Corriere della Sera, 5 febbraio 2025
Il questore di Milano commenta la svolta a San Siro
L’ultimo derby è stata la fotografia della svolta, di un «segnale di rottura» nella gestione del tifo organizzato rispetto a quel recente passato deflagrato con l’inchiesta «Doppia curva» che ha decapitato i direttivi degli ultras nerazzurri e rossoneri. Milano guarda all’Europa, spiega il questore Bruno Megale, «al modello inglese, ma anche spagnolo», con l’obiettivo di «restituire lo stadio e le curve ai veri tifosi».
Questore, come si raggiunge questo obiettivo?
«Fenomeni violenti non sono nuovi, ma ciò che ha messo in luce l’indagine, questo mi ha davvero sconcertato. Per evitare nuove degenerazioni stiamo rimodulando in senso restrittivo le misure di sicurezza».
Cosa è cambiato?
«In questa azione che coinvolge tutti – società, polizia e chiunque controlli le attività dello stadio – stiamo intensificando i controlli e le attività di prevenzione. Ai tornelli ora non ci sono più solo gli steward. Per evitare che si ripetano le scene di minacce e aggressioni per ottenere ingressi multipli e senza biglietto degli ultras, adesso c’è anche la Polizia di Stato per garantire che tutto si svolga regolarmente. Non solo, abbiamo potenziato anche la tecnologia a nostro servizio».
In che modo?
«Sono state installate nuove telecamere ad altissima definizione per monitorare ogni dettaglio in tempo reale e poter intervenire immediatamente. Sa qual è il risultato?».
Prego.
«In occasione del derby, i Daspo li abbiamo notificati ai tifosi subito, direttamente al Meazza: sono stati 10 Daspo sportivi e 18 sanzioni per violazioni del regolamento d’uso dello stadio. Queste ultime sono multe che vanno da 100 a 500 euro, e alla seconda può scattare il Daspo. Oggi sono “daspati” 110 ultras interisti e 170 milanisti. E vanno aggiunti i “Daspo fuori contesto”, uno strumento recente che consente di allontanare non solo i responsabili di reati commessi durante eventi sportivi ma anche chi è gravato da precedenti gravi anche in contesti non sportivi. Dal 1° gennaio 2024 ne sono stati emessi 299. A quasi 600 persone è quindi vietato l’ingresso».

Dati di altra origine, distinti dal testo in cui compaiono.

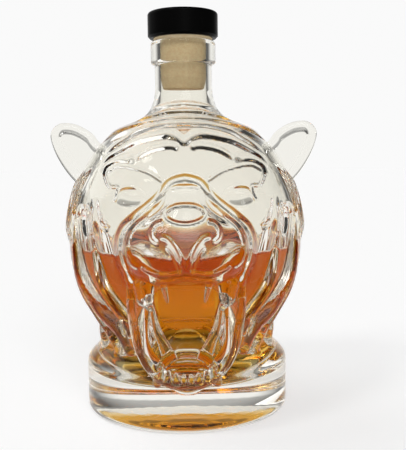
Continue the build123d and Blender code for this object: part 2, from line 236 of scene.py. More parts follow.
# Relief of the face, drawn on (distance to the side, height) and fading in with the depth
FACE_LOW, FACE_HIGH = (-4.0, 16.0), (46.0, 130.0)
FACE_FADE = (18, 30)
MUZZLE_RIM = (
    (-4, 118.5), (0, 118.7), (5, 117.5), (8.3, 115.2), (13.5, 109), (22, 102.3),
    (28.5, 95.5), (30.5, 87.6), (29.7, 81), (27.5, 76), (24, 70),
)
RIM_GROOVE = ((9.5, 112), (15.5, 105), (23, 98.6), (27, 93.5), (28.3, 87.5), (27.2, 82), (24.5, 77))
INNER_RIM = ((12, 108), (17.5, 102.5), (23, 97.5), (25.6, 92), (26, 87.5), (23.8, 82.5), (19, 79.5))
BRIDGE_LENS = (
    (-4, 106.6), (0, 107.2), (4, 106.8), (7.4, 105.2), (8.6, 103.2),
    (7.4, 101.2), (4, 99.8), (0, 99.3), (-4, 99.8),
)
FACE_LINES = (
    # Rim of the muzzle
    (2.0, 1.7, (0, 4), MUZZLE_RIM),
    (1.5, -1.3, (4, 4), RIM_GROOVE),
    (1.7, 1.2, (4, 4), INNER_RIM),
    (1.2, 0.9, (0, 2), ((-4, 114.9), (0, 114.9), (4, 114.9), (7.5, 113.6))),
    # Raised edge round the bridge's lens
    (1.1, 0.9, (0, 0), BRIDGE_LENS),
    # Nostril wing and nose
    (1.3, 1.2, (1, 2), ((9.5, 100.2), (13, 99), (14.8, 96), (14.3, 93), (11.5, 91))),
    (1.5, 1.4, (2, 0), ((11.5, 94), (8, 93.2), (5, 90), (2.6, 85.5), (0.8, 80), (-1, 77))),
    (1.1, -1.2, (2, 0), ((8.5, 90.2), (5.6, 86.5), (3.6, 82), (2.6, 78))),
    # Upper lip
    (1.5, 1.3, (0, 3), ((-4, 79.5), (0, 78.8), (3, 77.6), (10, 77), (15.3, 79), (20, 81.5))),
    (1.0, -1.0, (0, 3), ((-4, 76.4), (0, 75.8), (3, 75.2), (10, 74.6), (14, 75.6))),
    # Upper lid, corner of the eye and the cheek under it
    (1.1, 0.9, (3, 3), ((37, 121), (31, 124), (24, 123.4), (16, 121), (9, 116.5))),
    (1.1, -0.9, (2, 3), ((37.4, 121), (34.6, 115), (30.5, 114.3), (30.7, 110.2), (33, 107))),
    (1.4, 1.1, (5, 3), ((41.5, 110), (40.4, 103), (38.5, 98), (34.5, 94.6))),
    (1.0, -0.9, (3, 3), ((38.5, 104), (37, 99.5), (33.5, 96.6))),
)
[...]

Gli striscioni intanto sono scomparsi.
«Perché siamo stati chiari con gli ultras: pretendiamo discontinuità. Alle riunioni del Gos – il gruppo operativo sicurezza che si ritrova prima delle partite e a cui partecipano le società, con cui collaboriamo fattivamente per eliminare scorciatoie e spazi di manovra che sono stati sfruttati dai criminali – abbiamo concordato di vietare il ritorno di striscioni che rimandano a gruppi criminali che li avevano imposti con la violenza».

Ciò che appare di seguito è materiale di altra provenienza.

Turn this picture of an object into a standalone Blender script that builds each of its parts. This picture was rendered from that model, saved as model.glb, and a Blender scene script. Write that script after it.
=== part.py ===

Non c’è il rischio che il vuoto di potere favorisca nuove scalate criminali?
«Le ripeto: l’aria è cambiata. È vero che la forza di San Siro è il suo clima infuocato: è il 12esimo uomo. Ma non possiamo permettere che si ricreino forme di condizionamento criminale da parte del tifo. C’è stato un prima e un dopo. Non che prima non si facesse nulla, ma l’inchiesta ha evidenziato che la situazione non era più tollerabile».
C’erano anche rapper famosi che giravano attorno al mondo ultrà. Che idea si è fatto?
«Non sta a me fare valutazioni. Ma abbiamo visto che in alcuni casi c’erano cointeressenze economiche. Credo fosse un rapporto che interessasse tutti e che andava al di là del tifo».